Now just to be blunt, this all looks great on paper, it is a lot harder to do in real life. Here is the deal though, if you don’t start managing your money today, then you are just hurting yourself in the long run. I know it can seem overwhelming, but just keep it simple.
Every day make one positive financial decision.
- On paydays make the decision to put money aside for yourself.
- Review your current retirement accounts and see how much money you are paying in fees.
- Two days a week make the decision to bring your lunch to work to save money.
- List out your debts and make a plan of attack to get out of debt.
- Skip the movie or expensive entertainment options one night of the weekend.
- Create a meal plan each week to save money at the grocery store.
- Review your current bills and see if you can cut costs.
- Open a Digit account to help you begin saving money.
There are literally hundreds of small things you can do to cut costs and manage your money. The trick is to just make one positive change in your personal financial habit every single day.

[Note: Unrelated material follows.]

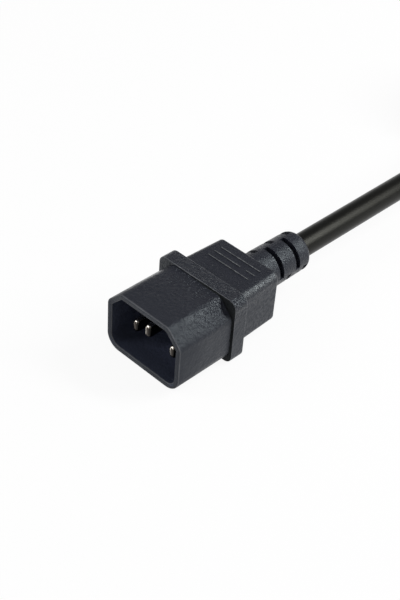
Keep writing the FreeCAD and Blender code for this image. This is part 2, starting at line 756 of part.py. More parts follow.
def cord_tail():
    """The cord's last stretch, from the hank to its end inside the connector's strain relief."""
    length = "Sizes.relief_length - Sizes.jacket_lead_in"
    tail = doc.addObject("Part::Cylinder", "cord_tail")
    tail.Label = "cord_tail"
    tail.setExpression("Radius", "Sizes.cord_diameter / 2")
    tail.setExpression("Height", length)
    tail.Placement = Placement(Vector(), Rotation(ALONG_X, -90.0))
    for axis, formula in (
            ("x", f"Sizes.hank_x - {WAIST}"), ("y", hank_y("Sizes.tail_start")), ("z", tail_height())):
        tail.setExpression(f"Placement.Base.{axis}", formula)
    return tail


def cord_tie():
    """A band round the hank's waist."""
    half = f"(2 * {WAIST} + Sizes.tie_thick / 2)"
    inner_top = f"({tail_height()} + Sizes.cord_diameter / 2 + Sizes.turn_gap)"
    outer = primitive(
        "Part::Box", "tie_outer",
        {"Length": f"2 * ({half} + Sizes.tie_thick)", "Width": "Sizes.tie_width",
         "Height": f"{inner_top} + Sizes.tie_thick"},
        f"Sizes.hank_x - {half} - Sizes.tie_thick", hank_y("-Sizes.tie_width / 2"))
    inner = primitive(
        "Part::Box", "tie_inner",
        {"Length": f"2 * {half}", "Width": "2 * Sizes.tie_width", "Height": f"{inner_top} - Sizes.tie_thick"},
        f"Sizes.hank_x - {half}", hank_y("-Sizes.tie_width"), "Sizes.tie_thick")
    tie = doc.addObject("Part::Cut", "cord_tie")
    tie.Base = outer
    tie.Tool = inner
    tie.Label = "cord_tie"
    doc.recompute()
    return tie


# Far connector

def spigot_block():
    """Width and height of the block behind the connector's face that the handle grips."""
    width = "(Sizes.face_width - 2 * Sizes.spigot_inset)"
    height = "(Sizes.face_height - 2 * Sizes.spigot_inset)"
    return width, height


def spigot_room():
    """The block's outer shape, which keeps the handle's moulding out of the chambers."""
    width, height = spigot_block()
    room = doc.addObject("Part::Box", "spigot_room")
    room.setExpression("Length", width)
    room.setExpression("Width", "Sizes.spigot_length")
    room.setExpression("Height", height)
    place_in_connector(room, f"-{width} / 2", "Sizes.face_reach", f"-{height} / 2")
    return room


def connector_insert():
    """The rigid front of the connector, with a slot and a chamber for each contact."""
    body = new_body("connector_insert")
    outline = cut_corner_outline("Sizes.face_width", "Sizes.face_height", "Sizes.face_chamfer")
    pad(body, "FacePad", add_polygon(sketch_on(body, "FaceOutline"), outline), "Sizes.face_reach")
    low = -size("face_height") / 2
    fillet(
        body, "FaceCorners",
        lambda edge: runs_along(edge, ALONG_Y) and near(edge.CenterOfMass.z, low),
        "Sizes.face_corner")
    fillet(
        body, "FaceEdges",
        lambda edge: runs_along(edge, ALONG_Y) and edge.CenterOfMass.z > 0,
        "Sizes.shroud_edge")
    fillet(body, "FaceRound", lambda edge: lies_at_y(edge, 0.0), "Sizes.rim_round")
    spigot_sketch = sketch_on(body, "SpigotOutline", offset="Sizes.face_reach")
    pad(body, "Spigot", add_polygon(spigot_sketch, centred(*spigot_block())), "Sizes.spigot_length")
    for name, (across, up) in PIN_PLACES.items():
        middle_x = f"{across} * Sizes.pin_pitch"
        middle_z = f"{up} * Sizes.earth_offset"
        cuts = (
            ("Slot", "0", "(Sizes.pin_thick / 2 + Sizes.slot_gap)", "(Sizes.pin_width / 2 + Sizes.slot_gap)",
             "Sizes.front_wall"),
            ("Chamber", "Sizes.front_wall", "(Sizes.contact_thick / 2 + Sizes.fit_gap)",
             "(Sizes.contact_width / 2 + Sizes.fit_gap)",
             "Sizes.face_reach + Sizes.spigot_length - Sizes.front_wall"))
        for label, start, half_x, half_z, depth in cuts:
            sketch = sketch_on(body, f"{label}_{name}_outline", offset=start)
            add_polygon(sketch, rectangle(
                f"{middle_x} - {half_x}", f"{middle_x} + {half_x}",
                f"{middle_z} - {half_z}", f"{middle_z} + {half_z}"))
            pocket(body, f"{label}_{name}", sketch, depth)
    return place_in_connector(body)


def contact(name):
    """One sprung contact: two leaves that grip the pin, and a crimp barrel."""
    body = new_body(f"contact_{name}")
    blade = add_polygon(
        sketch_on(body, "LeafOutline"), centred("Sizes.contact_thick", "Sizes.contact_width"))
    pad(body, "Leaves", blade, "Sizes.contact_length")
    gap = add_polygon(
        sketch_on(body, "GapOutline"), centred("Sizes.pin_thick", "Sizes.contact_width + Sizes.fit_gap"))
    pocket(body, "LeafGap", gap, "Sizes.contact_grip")
    barrel_and_bore(body, "Sizes.contact_length")
    across, up = PIN_PLACES[name]
    return place_in_connector(
        body, f"{across} * Sizes.pin_pitch", "Sizes.front_wall", f"{up} * Sizes.earth_offset")


def connector_wires():
    barrel_end = size("front_wall") + size("contact_length") + size("barrel_length")
    jacket_end = size("face_reach") + size("handle_length") + size("jacket_lead_in")
    for name in PIN_PLACES:
        core_and_conductor("connector_", name, barrel_end, jacket_end, place_in_connector)


def handle_grooves(body):
    """Upright finger grooves down both sides of the handle."""
    top = "Sizes.handle_height / 2"
    for side in (-1, 1):
        for row in range(int(size("rib_rows"))):
            along = f"(Sizes.rib_start + {row} * Sizes.rib_pitch)"
            face = f"(Sizes.handle_width / 2 - Sizes.handle_taper * {along} / Sizes.handle_length)"
            near_end = f"(Sizes.face_reach + {along})"
            name = f"Groove_{'left' if side < 0 else 'right'}_{row}"
            outline = sketch_on(body, f"{name}_outline", role="XY_Plane", offset=top)
            add_polygon(outline, rectangle(
                f"{side} * ({face} - Sizes.rib_depth)", f"{side} * Sizes.handle_width",
                near_end, f"{near_end} + Sizes.rib_width"))
            pocket(body, name, outline, "Sizes.handle_height + Sizes.grip_drop")


def connector_form():
    body = new_body("connector_form")
    tapered_grip(
        body, "Sizes.face_reach", "Sizes.handle_width", "Sizes.handle_taper", "Sizes.handle_height",
        "Sizes.handle_length")
    handle_grooves(body)
    strain_relief(body, "(Sizes.face_reach + Sizes.handle_length)")
    return place_in_connector(body)


def wires_of(prefix, *kinds):
    return [doc.getObject(f"{prefix}{kind}_{name}") for kind in kinds for name in PIN_PLACES]


def build():
    """Make every sub-part and return those that are written, by label."""
    shell = shroud_flange()
    carrier = pin_carrier()
    pins = [pin(name) for name in PIN_PLACES]
    plug_wires()
    lead = cord_lead()
    grip = moulded_over(
        "grip_overmould", grip_form(), [bridge_room(), *pins, *wires_of("", "core_room"), lead])

    hank = cord_hank()
    tie = cord_tie()
    tail = cord_tail()

    insert = connector_insert()
    contacts = [contact(name) for name in PIN_PLACES]
    connector_wires()
    handle = moulded_over(
        "connector_overmould", connector_form(),
        [spigot_room(), *contacts, *wires_of("connector_", "core_room"), tail])
    doc.recompute()
    wires = wires_of("", "core", "conductor") + wires_of("connector_", "core", "conductor")
    return [shell, carrier, *pins, grip, lead, hank, tie, tail, insert, *contacts, handle, *wires]


def check(pieces):
    """Stop if any object failed or any piece is not a whole solid."""
    for item in doc.Objects:
        if {"Invalid", "Error"} & set(item.State):
            raise ValueError(f"{item.Label} failed: {item.State}")
    for piece in pieces:
        shape = piece.Shape
        if shape.isNull() or not shape.isValid() or not shape.Solids:
            raise ValueError(f"{piece.Label} is not a valid solid")


def main():
    pieces = build()
    check(pieces)
    os.makedirs("parts", exist_ok=True)
    for piece in pieces:
        piece.Shape.exportStep(f"parts/{piece.Label}.step")
    return pieces


pieces = main()
for piece in pieces:
    box = piece.Shape.BoundBox
    print(
        f"{piece.Label}: {len(piece.Shape.Solids)} solid, {piece.Shape.Volume:.1f} mm3,"
        f" x {box.XMin:.2f} to {box.XMax:.2f}, y {box.YMin:.2f} to {box.YMax:.2f},"
        f" z {box.ZMin:.2f} to {box.ZMax:.2f}")
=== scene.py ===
import math

import bmesh
import bpy
from mathutils import Matrix, Vector

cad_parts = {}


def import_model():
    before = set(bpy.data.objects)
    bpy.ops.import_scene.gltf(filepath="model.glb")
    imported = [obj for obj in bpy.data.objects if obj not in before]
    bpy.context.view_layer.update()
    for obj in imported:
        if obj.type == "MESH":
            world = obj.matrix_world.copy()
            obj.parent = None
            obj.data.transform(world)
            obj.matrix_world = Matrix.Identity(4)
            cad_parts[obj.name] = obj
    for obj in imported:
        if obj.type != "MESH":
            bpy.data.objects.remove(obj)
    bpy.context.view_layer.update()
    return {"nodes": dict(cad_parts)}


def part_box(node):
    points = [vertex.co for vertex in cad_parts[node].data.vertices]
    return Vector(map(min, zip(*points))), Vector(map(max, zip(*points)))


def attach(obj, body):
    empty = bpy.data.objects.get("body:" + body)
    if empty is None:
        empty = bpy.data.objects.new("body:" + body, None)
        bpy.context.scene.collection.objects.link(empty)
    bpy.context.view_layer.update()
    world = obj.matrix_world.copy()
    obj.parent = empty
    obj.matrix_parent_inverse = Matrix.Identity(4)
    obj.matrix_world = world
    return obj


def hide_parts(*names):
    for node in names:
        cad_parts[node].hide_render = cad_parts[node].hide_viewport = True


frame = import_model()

# The looks of a detachable power cord: grained plastic plug, satin cord, tied hank and connector.
# Sizes are in metres and angles in degrees, in the row frame: +Y from the plug's mouth to its cord,
# +Z up.

MM = 0.001
POLES = ("line", "neutral", "earth")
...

If all else fails and you are still struggling to make ends meet then start a side hustle to earn some extra money.
Financial Planning 101
I know that you can do this! Now is the time to finally get your personal financial life in order.
When my husband and I got married eight years ago we combined our debt and realized that we had $446,000 dollars worth of debt. Now eight years later we have reduced that number to $104,000. We never could have gotten ourselves into financial shape if we hadn’t followed these steps.
I know how hard it is to say no and miss out on activities. I know how hard it is to wear old clothing and always shop at discount stores. I know how hard it is to constantly watch every penny. I also know how amazing it is to be on the other side and actually have a little bit of free cash in the budget. We still have a long way to go, but with the changes I’ll be making to our retirement planning I’m finally beginning to feel confident in our financial planning.
Please, take the steps now to learn the basics of financial planning and start getting your financial life in order. You will never regret making the choice now to begin managing your money.